Originally posted by ThePastor:
Yep, the history of storage on the computer has been an interesting one.
I remember just the other day, paying $250 for a 300MB <--- (that's MEGA byte) drive aand being the guy on the block with the "biggest HD"!!!
I remember backing movies up to CD... getting tired of that and switching to DVD... getting tired of that and finally settling on an external 750GB drive.. I'm sure I'll "get tired of that" in a few years and I'll be looking at multi-TERRAbyte drives for under a hundred bucks...

Will it ever end???
When we hit the limtis of HD tech and disc tech, but that will be awhile with 100GB disc tech in the labs and god knows how large single drive HD tech has gotten in the albs.

Copyright infringement is nothing more than civil disobedience to a bad set of laws.
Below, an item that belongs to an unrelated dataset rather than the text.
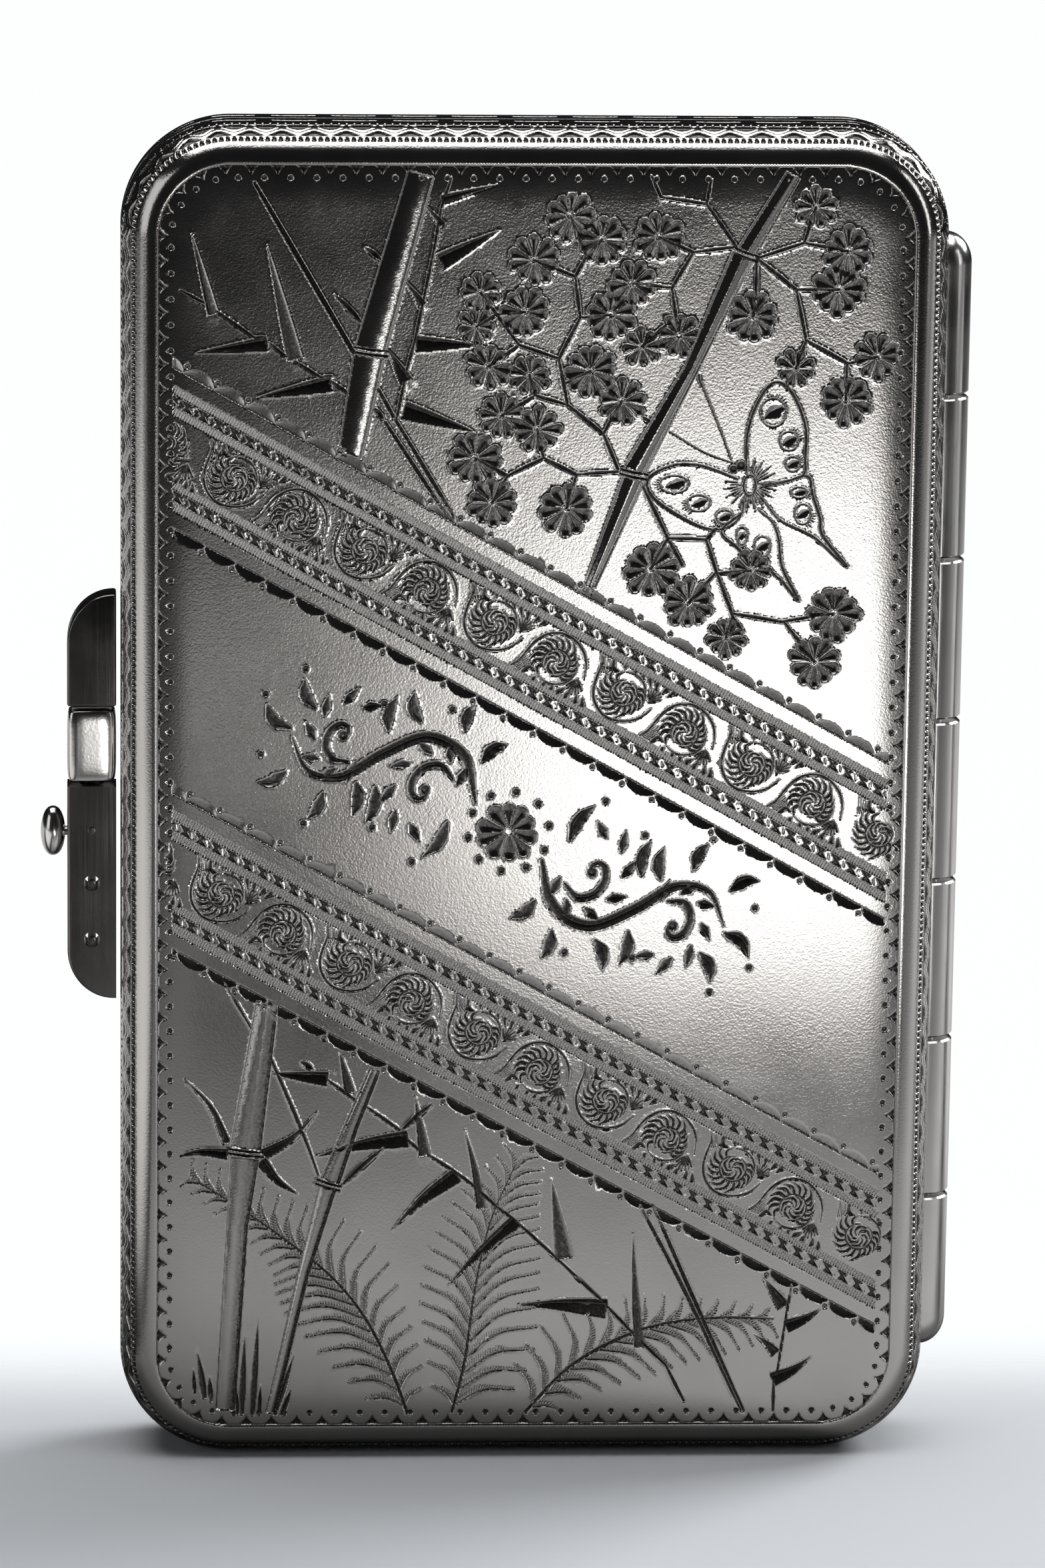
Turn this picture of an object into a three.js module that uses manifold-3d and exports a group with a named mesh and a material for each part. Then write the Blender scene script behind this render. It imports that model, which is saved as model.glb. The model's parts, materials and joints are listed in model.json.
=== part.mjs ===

Lets renegotiate them.

---
Check out my crappy creations
http://zippydsmlee.deviantart.com/

1821.1.2009 11:25

No I am convinced it will never end. When we all laughed that PCs would have a meg of RAM by 1990 we had hit "the wall". The wave lenght of visible light was the limit or was that the CPU transistor limit? It does not matter the group was well informed and at that moment there was no way to make RAM more compact. I do remember when the wall was broken the RAM did not double one chip was the equivelent of 8. The memory in a PC did not stop or even slow down as we all expected. The curve stopped becomming a straight line. We all had the impossible meg of RAM years before 1990. Someone will always figure out a way to get around limitations.